Re: [PATCH v2 6/7] sched/fair: Remove task_util from effective utilization in feec()

From: Vincent Donnefort
Date: Tue Jan 18 2022 - 04:47:03 EST


On Mon, Jan 17, 2022 at 02:17:55PM +0100, Dietmar Eggemann wrote:
> On 12/01/2022 17:12, Vincent Donnefort wrote:
>
> [...]
>
> > +static inline unsigned long
> > +get_pd_busy_time(struct task_struct *p, struct cpumask *cpus,
> > + unsigned long pd_cap)
> > +{
> > + unsigned long busy_time = 0;
> > + int cpu;
> >
> > - /*
> > - * The capacity state of CPUs of the current rd can be driven by CPUs
> > - * of another rd if they belong to the same pd. So, account for the
> > - * utilization of these CPUs too by masking pd with cpu_online_mask
> > - * instead of the rd span.
> > - *
> > - * If an entire pd is outside of the current rd, it will not appear in
> > - * its pd list and will not be accounted by compute_energy().
> > - */
> > for_each_cpu(cpu, cpus) {
> > - unsigned long util_freq = cpu_util_next(cpu, p, dst_cpu);
> > - unsigned long cpu_util, util_running = util_freq;
> > - struct task_struct *tsk = NULL;
> > + unsigned long util = cpu_util_next(cpu, p, -1);
> >
> > - /*
> > - * When @p is placed on @cpu:
> > - *
> > - * util_running = max(cpu_util, cpu_util_est) +
> > - * max(task_util, _task_util_est)
> > - *
> > - * while cpu_util_next is: max(cpu_util + task_util,
> > - * cpu_util_est + _task_util_est)
> > - */
> > - if (cpu == dst_cpu) {
> > - tsk = p;
> > - util_running =
> > - cpu_util_next(cpu, p, -1) + task_util_est(p);
> > - }
> > + busy_time += effective_cpu_util(cpu, util, ENERGY_UTIL, NULL);
> > + }
> >
> > - /*
> > - * Busy time computation: utilization clamping is not
> > - * required since the ratio (sum_util / cpu_capacity)
> > - * is already enough to scale the EM reported power
> > - * consumption at the (eventually clamped) cpu_capacity.
> > - */
> > - cpu_util = effective_cpu_util(cpu, util_running, ENERGY_UTIL,
> > - NULL);
> > + return min(pd_cap, busy_time);
>
> You're capping the busy_time (sum of effective_cpu_util() of CPUs in
> cpus) by pd capacity (cpumask_weight(cpus) * cpu_thermal_cap).
>
> Before, each effective_cpu_util() was capped by cpu_thermal_cap
> individually: sum_util += min(effective_cpu_util(), cpu_thermal_cap)
>
> Why did you change that? Because of the way you calculate busy time with
> the task: busy_time = min(pd_cap, busy_time + tsk_busy_time) ?

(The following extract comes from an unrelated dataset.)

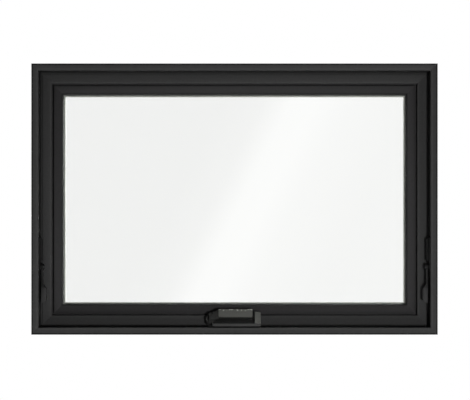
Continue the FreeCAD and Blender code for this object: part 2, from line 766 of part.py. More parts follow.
def lock_paddle():
    """Finger paddle with a sloping shoulder and a sloping foot."""
    back_x = lock_x(LEVER_BACK_U)
    inner_x = lock_x(LEVER_BACK_U + PADDLE_WIDTH)
    paddle_y = LOCK_PIVOT_Y - PADDLE_DEPTH / 2.0
    paddle = prism(
        [
            vec(back_x, paddle_y, PADDLE_LOW),
            vec(inner_x, paddle_y, PADDLE_LOW + PADDLE_FOOT_HEIGHT),
            vec(inner_x, paddle_y, PADDLE_HIGH - PADDLE_SHOULDER_HEIGHT),
            vec(inner_x + PADDLE_SHOULDER_WIDTH, paddle_y, PADDLE_HIGH),
            vec(back_x, paddle_y, PADDLE_HIGH),
        ],
        vec(0, PADDLE_DEPTH, 0),
    )

    def inner_corner(middle):
        return abs(middle.x - inner_x) < TOUCH

    return paddle.makeFillet(PADDLE_RADIUS, edges_along(paddle, Y_AXIS, inner_corner))


def lock_lever():
    """Lever that hangs from its hub: a tapering stem with a paddle at its end."""
    hub_start = vec(lock_x(LEVER_BACK_U), LOCK_PIVOT_Y, LOCK_PIVOT_HEIGHT)
    hub = Part.makeCylinder(LEVER_HUB_RADIUS, LEVER_HUB_THICKNESS, hub_start, INWARD)
    stem_back = lock_x(LEVER_BACK_U)
    top_half = LEVER_STEM_WIDTH / 2.0
    end_half = LEVER_STEM_END_WIDTH / 2.0
    middle_z = (PADDLE_LOW + PADDLE_HIGH) / 2.0
    stem = prism(
        [
            vec(stem_back, LOCK_PIVOT_Y - top_half, LOCK_PIVOT_HEIGHT),
            vec(stem_back, LOCK_PIVOT_Y + top_half, LOCK_PIVOT_HEIGHT),
            vec(stem_back, LOCK_PIVOT_Y + end_half, middle_z),
            vec(stem_back, LOCK_PIVOT_Y - end_half, middle_z),
        ],
        vec(-LEVER_THICKNESS, 0, 0),
    )
    paddle = lock_paddle()
    bore_start = vec(lock_x(WALL), LOCK_PIVOT_Y, LOCK_PIVOT_HEIGHT)
    bore = Part.makeCylinder(LOCK_PIN_RADIUS + PIN_CLEARANCE, 2.0 * WALL, bore_start, INWARD)
    return hub.fuse(stem).fuse(paddle).removeSplitter().cut(bore)


# The hinges, also drawn for the right side.

HINGE_Y = (SASH_SEAT_Y + FLANGE_Y) / 2.0
TRACK_HIGH = FRAME_HEIGHT - WALL - TRACK_END_CLEARANCE


def hinge_track():
    """Folded steel track screwed to the jamb, open towards the sash."""
    half = TRACK_WIDTH / 2.0
    outline = [
        vec(lock_x(WALL), HINGE_Y - half, TRACK_LOW),
        vec(lock_x(WALL), HINGE_Y + half, TRACK_LOW),
        vec(lock_x(WALL + TRACK_LIP), HINGE_Y + half, TRACK_LOW),
        vec(lock_x(WALL + TRACK_LIP), HINGE_Y + half - TRACK_SHEET, TRACK_LOW),
        vec(lock_x(WALL + TRACK_SHEET), HINGE_Y + half - TRACK_SHEET, TRACK_LOW),
        vec(lock_x(WALL + TRACK_SHEET), HINGE_Y - half + TRACK_SHEET, TRACK_LOW),
        vec(lock_x(WALL + TRACK_LIP), HINGE_Y - half + TRACK_SHEET, TRACK_LOW),
        vec(lock_x(WALL + TRACK_LIP), HINGE_Y - half, TRACK_LOW),
    ]
    return prism(outline, vec(0, 0, TRACK_HIGH - TRACK_LOW))


def strap(u_low, z_low, z_high):
    """A flat steel bar with round ends, its pivots at the two heights given."""
    radius = HINGE_STRAP_WIDTH / 2.0
    box_start = vec(lock_x(u_low + HINGE_STRAP_THICKNESS), HINGE_Y - radius, z_low)
    bar = Part.makeBox(HINGE_STRAP_THICKNESS, HINGE_STRAP_WIDTH, z_high - z_low, box_start)
    for z in (z_low, z_high):
        start = vec(lock_x(u_low), HINGE_Y, z)
        bar = bar.fuse(Part.makeCylinder(radius, HINGE_STRAP_THICKNESS, start, INWARD))
    return bar.removeSplitter()


LINK_U = WALL + TRACK_LIP + HINGE_LINK_GAP
SASH_ARM_U = SASH_SIDE_U - HINGE_STRAP_THICKNESS
LINK_LOW_Z = TRACK_LOW + HINGE_PIVOT_RISE


def hinge_link():
    """Link from a fixed rivet in the track to the middle of the sash arm."""
    link = strap(LINK_U, LINK_LOW_Z, LINK_LOW_Z + HINGE_LINK_LENGTH)
    foot = vec(lock_x(WALL + TRACK_SHEET), HINGE_Y, LINK_LOW_Z)
    length = LINK_U - WALL - TRACK_SHEET
    rivet = Part.makeCylinder(HINGE_PIN_RADIUS, length, foot, INWARD)
    return link.fuse(rivet).removeSplitter()


def hinge_arm():
    """Arm on the sash stile; a rivet joins it to the link, and a stud runs in the track."""
    top_z = TRACK_HIGH - HINGE_PIVOT_RISE
    arm = strap(SASH_ARM_U, LINK_LOW_Z, top_z)
    link_top = vec(lock_x(LINK_U + HINGE_STRAP_THICKNESS), HINGE_Y, LINK_LOW_Z + HINGE_LINK_LENGTH)
    rivet_length = SASH_ARM_U - LINK_U - HINGE_STRAP_THICKNESS
    rivet = Part.makeCylinder(HINGE_PIN_RADIUS, rivet_length, link_top, INWARD)
    stud_start = vec(lock_x(WALL + TRACK_SHEET), HINGE_Y, top_z)
    stud_length = SASH_ARM_U - WALL - TRACK_SHEET
    stud = Part.makeCylinder(HINGE_PIN_RADIUS, stud_length, stud_start, INWARD)
    return arm.fuse(rivet).fuse(stud).removeSplitter()


def both_sides(name, shape):
    """The right-hand piece and its mirror image on the left."""
    mirrored = shape.mirror(vec(0, 0, 0), X_AXIS)
    return {name + "_right": shape, name + "_left": mirrored}


def build():
    """Every node of the window, by name."""
    nodes = {}
    nodes.update(frame_wall())
    nodes.update(frame_stop())
    nodes.update(weatherstrip())
    nodes.update(sash())
    nodes["glass_inner"] = pane(GLASS_Y)
    nodes["glass_outer"] = pane(OUTER_PANE_Y)
    nodes.update(spacers())
    nodes.update(beads())
    nodes["operator_cover"] = operator_cover()
    nodes["crank_catch"] = crank_catch()
    nodes["crank_spindle"] = crank_spindle()
    nodes["crank_hub"] = crank_hub()
    nodes["crank_pin"] = crank_pin()
    nodes["crank_arm"] = crank_arm()
    nodes["crank_grip"] = crank_grip()
    nodes.update(both_sides("lock_base", lock_base()))
    nodes.update(both_sides("lock_pin", lock_pin()))
    nodes.update(both_sides("lock_lever", lock_lever()))
    nodes.update(both_sides("hinge_track", hinge_track()))
    nodes.update(both_sides("hinge_link", hinge_link()))
    nodes.update(both_sides("hinge_arm", hinge_arm()))
    return nodes


def single_solid(shape):
    """The one solid of a shape, so that each file holds a plain solid."""
    if len(shape.Solids) != 1:
        return shape
    return shape.Solids[0]


os.makedirs("parts", exist_ok=True)
for node, shape in build().items():
    solid = single_solid(shape)
    solid.exportStep("parts/" + node + ".step")
    print(node, len(shape.Solids), round(shape.Volume), shape.isValid())
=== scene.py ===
import json
import math
import random

import bmesh
import bpy
from mathutils import Matrix, Vector


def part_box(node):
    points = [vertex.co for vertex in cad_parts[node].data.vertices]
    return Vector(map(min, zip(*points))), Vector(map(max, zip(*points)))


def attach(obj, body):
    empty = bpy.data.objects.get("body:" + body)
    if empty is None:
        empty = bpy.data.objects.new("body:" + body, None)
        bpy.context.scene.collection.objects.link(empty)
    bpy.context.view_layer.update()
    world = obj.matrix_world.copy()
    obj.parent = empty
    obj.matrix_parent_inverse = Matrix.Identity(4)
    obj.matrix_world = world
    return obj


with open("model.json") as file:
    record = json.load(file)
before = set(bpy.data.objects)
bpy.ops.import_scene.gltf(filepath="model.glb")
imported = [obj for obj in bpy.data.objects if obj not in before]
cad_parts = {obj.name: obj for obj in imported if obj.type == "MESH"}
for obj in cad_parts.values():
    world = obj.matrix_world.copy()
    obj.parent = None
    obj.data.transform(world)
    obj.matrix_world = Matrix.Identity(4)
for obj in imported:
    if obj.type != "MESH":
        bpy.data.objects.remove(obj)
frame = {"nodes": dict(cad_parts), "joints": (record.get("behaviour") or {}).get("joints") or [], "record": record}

random.seed(11)
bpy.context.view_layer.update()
MM = 0.001

# The photograph's frame, and where the window's outer edges lie in it, in pixels
PHOTO_WIDTH_PX = 470
PHOTO_HEIGHT_PX = 400
WINDOW_LEFT_PX = 31.2
WINDOW_RIGHT_PX = 437.8
WINDOW_BOTTOM_PX = 334.75

# Camera: distance from the window's room face, height above its sill, film width and reach
CAMERA_DISTANCE = 3.3
CAMERA_HEIGHT = 0.24
SENSOR_WIDTH_MM = 36.0
CLIP_END = 50.0

# Rounding of the arrises, the sharpest turn that it leaves alone, and how close two
# vertices lie that are one, on the solids and on the small pieces
EDGE_BEVEL = 0.35 * MM
BEVEL_SEGMENTS = 2
BEVEL_ABOVE_DEGREES = 32
SAME_POINT = 1e-6
SAME_SMALL_POINT = 1e-7

# How far a thin strip is tucked into its corner, and how far it stays off the glass
TUCKED_IN = 0.6 * MM
OFF_THE_GLASS = 0.05 * MM

# Sealant on the room side of the glass: its depth, its foot on the glass, its step in from
# the sash, and its knee's shares of depth and foot
SEALANT_DEPTH = 7.0 * MM
SEALANT_FOOT = 1.5 * MM
SEALANT_STEP = 0.05 * MM
SEALANT_KNEE_DEPTH = 0.35
SEALANT_KNEE_OUT = 0.25

# Shares of red, green and blue that the glass lets through, with an opaque alpha. Its
# trace of green is finer than a step of a hex colour, so it is given as it is.
GLASS_SHARES = (0.996, 1.0, 0.994, 1.0)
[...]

It avoids having to cap each CPU separately and also aligns with task_busy_time.
I guess we could argue this isn't the most accurate solution but without taking
this shortcut, we'd have to walk through all the CPUs again for the busy time
computation when testing the task placement. :/

But now reading it again makes me feel I might have not taken the right decision
and we'd prefer not fall into the case where the utilization of a single CPU is
too high but the global PD's is not.

>
> [...]
>
> > @@ -6662,9 +6690,11 @@ static int find_energy_efficient_cpu(struct task_struct *p, int prev_cpu)
> > {
> > struct cpumask *cpus = this_cpu_cpumask_var_ptr(select_rq_mask);
> > unsigned long prev_delta = ULONG_MAX, best_delta = ULONG_MAX;
> > + unsigned long busy_time, tsk_busy_time, max_util, pd_cap;
> > struct root_domain *rd = cpu_rq(smp_processor_id())->rd;
> > int cpu, best_energy_cpu = prev_cpu, target = -1;
> > - unsigned long cpu_cap, util, base_energy = 0;
> > + unsigned long cpu_cap, cpu_thermal_cap, util;
> > + unsigned long base_energy = 0;
> > struct sched_domain *sd;
> > struct perf_domain *pd;
> >
> > @@ -6689,6 +6719,8 @@ static int find_energy_efficient_cpu(struct task_struct *p, int prev_cpu)
> > if (!task_util_est(p))
> > goto unlock;
> >
> > + tsk_busy_time = get_task_busy_time(p, prev_cpu);
> > +
> > for (; pd; pd = pd->next) {
> > unsigned long cur_delta, spare_cap, max_spare_cap = 0;
> > bool compute_prev_delta = false;
> > @@ -6697,7 +6729,17 @@ static int find_energy_efficient_cpu(struct task_struct *p, int prev_cpu)
> >
> > cpumask_and(cpus, perf_domain_span(pd), cpu_online_mask);
> >
> > - for_each_cpu_and(cpu, cpus, sched_domain_span(sd)) {
> > + /* Account thermal pressure for the energy estimation */
> > + cpu = cpumask_first(cpus);
> > + cpu_thermal_cap = arch_scale_cpu_capacity(cpu);
> > + cpu_thermal_cap -= arch_scale_thermal_pressure(cpu);
> > +
> > + for_each_cpu(cpu, cpus) {
> > + pd_cap += cpu_thermal_cap;
> > +
> > + if (!cpumask_test_cpu(cpu, sched_domain_span(sd)))
> > + continue;
> > +
> > if (!cpumask_test_cpu(cpu, p->cpus_ptr))
> > continue;
> >
> > @@ -6734,12 +6776,21 @@ static int find_energy_efficient_cpu(struct task_struct *p, int prev_cpu)
> > continue;
> >
> > /* Compute the 'base' energy of the pd, without @p */
> > - base_energy_pd = compute_energy(p, -1, cpus, pd);
> > + busy_time = get_pd_busy_time(p, cpus, pd_cap);
> > + max_util = get_pd_max_util(p, -1, cpus, cpu_thermal_cap);
>
> There is this issue now that we would iterate twice now over `cpus`
> here. To avoid this, I can only see the solution to introduce a
>
> struct eas_env {
> unsigned long max_util; (1)
> unsigned long busy_time; (2)
> unsigned long busy_tsk_time; (3)
> ...
> }
>
> replace get_pd_busy_time() and get_pd_max_util() with
>
> get_energy_params(struct eas_env *env, ...)

That'd be cleaner yeah, I'll give a try for a next version.

Thanks.

>
> and make sure that (1)-(3) are calculated and returned here whereas only
> (1) is later for `if (compute_prev_delta)` and `if (max_spare_cap_cpu >=
> 0)`. E.g. by passing this switch with the env.
> This would allow the keep pd_cap within get_energy_params(). W/o struct
> eas_env, IMHO this function ends up with too many parameters.
>
> That said, I haven't seen asymmetric CPU capacity processors with more
> than 6 CPUs in one PD (i.e. Frequency Domain)
>
> [...]